◆ YOUR TASK ◆
Locate all lines with the word "that". Copy them.

=== SOURCE DATA ===

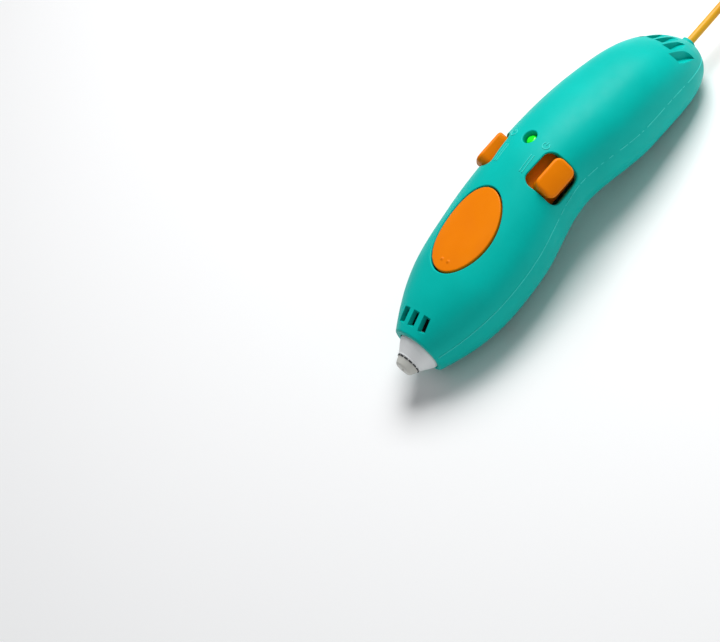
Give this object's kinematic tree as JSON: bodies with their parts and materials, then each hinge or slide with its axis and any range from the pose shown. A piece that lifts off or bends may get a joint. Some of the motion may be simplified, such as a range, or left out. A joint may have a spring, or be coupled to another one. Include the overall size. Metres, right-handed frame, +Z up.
{
  "type": "three d pen",
  "caption": "Handheld pen that melts a plastic strand: arched two-part body, grey nozzle cone, oval feed button, flank power pads and an inner strand drive.",
  "frame": {"origin": "centre of the bounding box's bottom, on the surface that the belly flats rest on", "axes": "+X runs along the feed line from the nozzle towards the tail and the strand, +Z up towards the button, +Y to the flank away from the lower power pad; -X is the nozzle"},
  "size_m": [0.176, 0.0386, 0.0361],
  "materials": {
    "housing_teal": "satin moulded ABS, teal",
    "control_orange": "satin moulded ABS, orange",
    "nozzle_grey": "pale grey satin nylon",
    "tip_grey": "warm grey heat-proof tip",
    "steel": "zinc-plated steel",
    "brass": "turned brass",
    "aluminium": "bare aluminium",
    "insulation": "woven heat insulation",
    "white_nylon": "natural acetal",
    "dark_plastic": "black moulded plastic",
    "circuit_board": "green circuit board",
    "light_pipe": "clear green light pipe",
    "cell_wrap": "shrink-wrapped cell",
    "dome_rubber": "silicone rubber",
    "wire_red": "insulated wire",
    "strand_yellow": "yellow-orange plastic strand",
    "idler_rubber": "rubber-faced roller"
  },
  "bodies": {
    "housing": {"top_shell": "housing_teal", "bottom_shell": "housing_teal", "housing_screws": "steel", "nozzle_tip": "tip_grey", "nozzle_cover": "nozzle_grey", "melt_barrel": "brass", "heater_sleeve": "aluminium", "insulation_sleeve": "insulation", "hot_end_mount": "white_nylon", "temperature_sensor": "dark_plastic", "front_guide_tube": "white_nylon", "rear_guide_tube": "white_nylon", "tail_bushing": "housing_teal", "mechanism_frame": "white_nylon", "frame_cover": "white_nylon", "frame_screws": "steel", "drive_bushings": "brass", "motor_gearbox": "steel", "motor_can": "steel", "motor_end_cap": "dark_plastic", "idler_pivot_pin": "steel", "button_hinge_pin": "steel", "button_dome": "dome_rubber", "main_board": "circuit_board", "board_screws": "steel", "board_chips": "dark_plastic", "feed_switch": "dark_plastic", "power_switch": "steel", "led_chip": "white_nylon", "led_light_pipe": "light_pipe", "battery_cell": "cell_wrap", "battery_cradle": "dark_plastic", "charge_board": "circuit_board", "charge_port": "steel", "motor_leads": "wire_red", "charge_leads": "wire_red"},
    "strand": {"strand_front": "strand_yellow", "strand_rear": "strand_yellow"},
    "drive": {"drive_axle": "steel", "drive_wheel": "steel", "crown_gear": "white_nylon"},
    "motor_output": {"pinion": "brass", "motor_shaft": "steel"},
    "idler": {"idler_arm": "aluminium", "idler_axle": "steel", "idler_spring": "steel"},
    "roller": {"idler_roller": "idler_rubber"},
    "button": {"feed_button": "control_orange"},
    "power_control": {"power_collar": "control_orange", "left_slider_pad": "control_orange", "right_slider_pad": "control_orange", "power_switch_lever": "dark_plastic"}
  },
  "joints": [
    {"name": "strand_feed", "type": "slide", "parent": "housing", "child": "strand", "axis": [-1, 0, 0], "range_m": [-0.02, 0.012]},
    {"name": "drive_spin", "type": "hinge", "parent": "housing", "child": "drive", "pos_m": [-0.044, 0.0054, 0.011], "axis": [0, 0, 1], "range_deg": [-173, 288]},
    {"name": "pinion_spin", "type": "hinge", "parent": "housing", "child": "motor_output", "pos_m": [-0.037, 0.0054, 0.0194], "axis": [1, 0, 0], "range_deg": [-345, 575]},
    {"name": "idler_swing", "type": "hinge", "parent": "housing", "child": "idler", "pos_m": [-0.038, -0.009, 0.011], "axis": [0, 0, 1], "range_deg": [0, 6], "stiffness_Nm_per_rad": 0.05, "springref_deg": -17.19},
    {"name": "idler_spin", "type": "hinge", "parent": "idler", "child": "roller", "pos_m": [-0.044, -0.0044, 0.011], "axis": [0, 0, 1], "range_deg": [-383, 230]},
    {"name": "button_press", "type": "hinge", "parent": "housing", "child": "button", "pos_m": [-0.0278, 0, 0.03], "axis": [0, -1, 0], "range_deg": [0, 1.8], "stiffness_Nm_per_rad": 0.5, "springref_deg": -0.57, "deforming": ["button_dome"]},
    {"name": "power_turn", "type": "hinge", "parent": "housing", "child": "power_control", "pos_m": [-0.018, 0, 0.021], "axis": [1, 0, 0], "range_deg": [-7.5, 7.5]}
  ],
  "couplings": [
    {"joint": "drive_spin", "follows": "strand_feed", "rad_per_m": -250},
    {"joint": "pinion_spin", "follows": "strand_feed", "rad_per_m": -500},
    {"joint": "idler_spin", "follows": "strand_feed", "rad_per_m": 333.33}
  ]
}
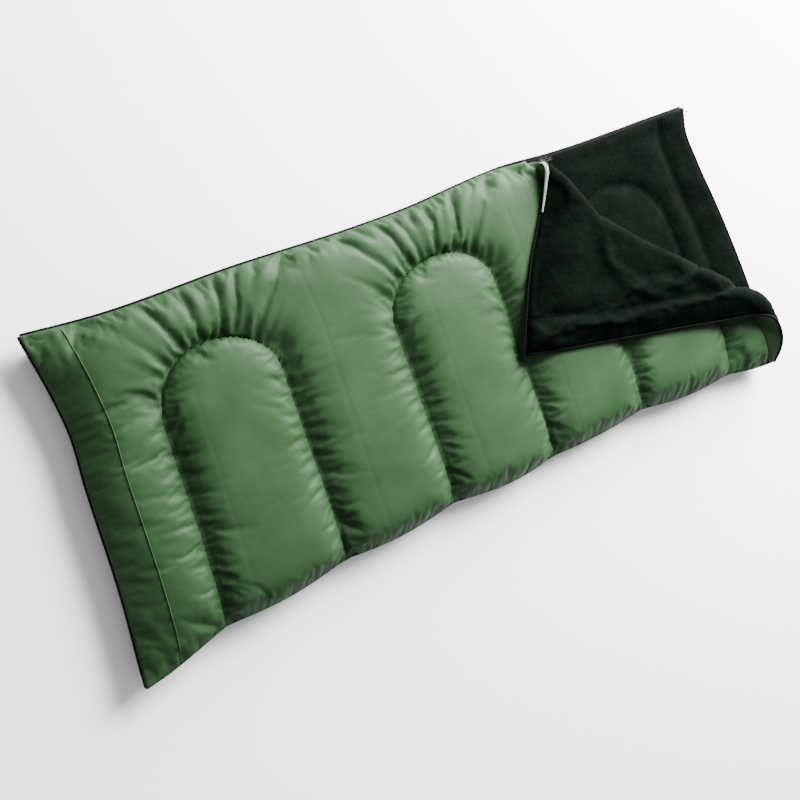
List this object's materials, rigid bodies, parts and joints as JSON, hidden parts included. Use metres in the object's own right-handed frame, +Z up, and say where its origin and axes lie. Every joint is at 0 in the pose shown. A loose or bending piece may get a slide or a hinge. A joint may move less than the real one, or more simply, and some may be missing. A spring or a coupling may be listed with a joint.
{
  "type": "rectangular sleeping bag",
  "caption": "Quilted rectangular sleeping bag lying flat, zipped along one side and the foot, with one head corner folded back to show the dark lining.",
  "frame": {"origin": "middle of the bag's footprint, on the ground", "axes": "+Z up, +X along the bag from the foot to the head, +Y towards the zipped side"},
  "size_m": [1.9, 0.75, 0.17],
  "materials": {
    "shell": "satin",
    "lining": "matte",
    "fill": "matte",
    "tape": "matte",
    "coil": "satin",
    "thread": "matte",
    "slider": "satin"
  },
  "bodies": {
    "under_layer": {"under_shell": "shell", "under_fill": "fill", "under_lining": "lining", "under_head_band": "lining", "under_arch_stitch_1": "thread", "under_arch_stitch_2": "thread", "under_arch_stitch_3": "thread", "under_side_tape": "tape", "under_foot_tape": "tape", "under_side_coil": "coil", "under_foot_coil": "coil", "under_top_stop": "slider", "zip_box": "slider", "side_fold_shell": "shell", "side_fold_fill": "fill"},
    "upper_layer": {"upper_shell": "shell", "upper_foot_band": "shell", "upper_fill": "fill", "upper_lining": "lining", "upper_arch_stitch_1": "thread", "upper_arch_stitch_2": "thread", "upper_arch_stitch_3": "thread", "upper_side_tape": "tape", "upper_foot_tape": "tape", "upper_side_coil": "coil", "upper_foot_coil": "coil", "zip_pin": "slider", "crease_shell": "shell", "crease_fill": "fill", "crease_lining": "lining"},
    "corner_flap": {"flap_shell": "shell", "flap_fill": "fill", "flap_lining": "lining", "flap_head_band": "lining", "flap_side_tape": "tape", "flap_side_coil": "coil", "flap_top_stop": "slider"},
    "zip_slider": {"slider_body": "slider"},
    "outer_pull": {"outer_pull": "slider"},
    "inner_pull": {"inner_pull": "slider"}
  },
  "joints": [
    {"name": "upper_layer_open", "type": "hinge", "parent": "under_layer", "child": "upper_layer", "pos_m": [0, -0.335, 0.05], "axis": [1, 0, 0], "range_deg": [0, 180], "deforming": ["side_fold_shell", "side_fold_fill"]},
    {"name": "corner_flap_fold", "type": "hinge", "parent": "upper_layer", "child": "corner_flap", "pos_m": [0.44, 0.37, 0.1025], "axis": [-0.5592, 0.829, 0], "range_deg": [0, 174], "deforming": ["crease_shell", "crease_fill", "crease_lining"]},
    {"name": "zip_slide", "type": "slide", "parent": "under_layer", "child": "zip_slider", "axis": [1, 0, 0], "range_m": [-1.33, 0.485]},
    {"name": "outer_pull_swing", "type": "hinge", "parent": "zip_slider", "child": "outer_pull", "pos_m": [0.44, 0.3714, 0.05], "axis": [0, 0, -1], "range_deg": [0, 170]},
    {"name": "inner_pull_swing", "type": "hinge", "parent": "zip_slider", "child": "inner_pull", "pos_m": [0.44, 0.3586, 0.05], "axis": [0, 0, 1], "range_deg": [0, 170]}
  ]
}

===

◆ REPLY ◆
Give this object's kinematic tree as JSON: bodies with their parts and materials, then each hinge or slide with its axis and any range from the pose shown. A piece that lifts off or bends may get a joint. Some of the motion may be simplified, such as a range, or left out. A joint may have a spring, or be coupled to another one. Include the overall size. Metres, right-handed frame, +Z up.
  "caption": "Handheld pen that melts a plastic strand: arched two-part body, grey nozzle cone, oval feed button, flank power pads and an inner strand drive.",
  "frame": {"origin": "centre of the bounding box's bottom, on the surface that the belly flats rest on", "axes": "+X runs along the feed line from the nozzle towards the tail and the strand, +Z up towards the button, +Y to the flank away from the lower power pad; -X is the nozzle"},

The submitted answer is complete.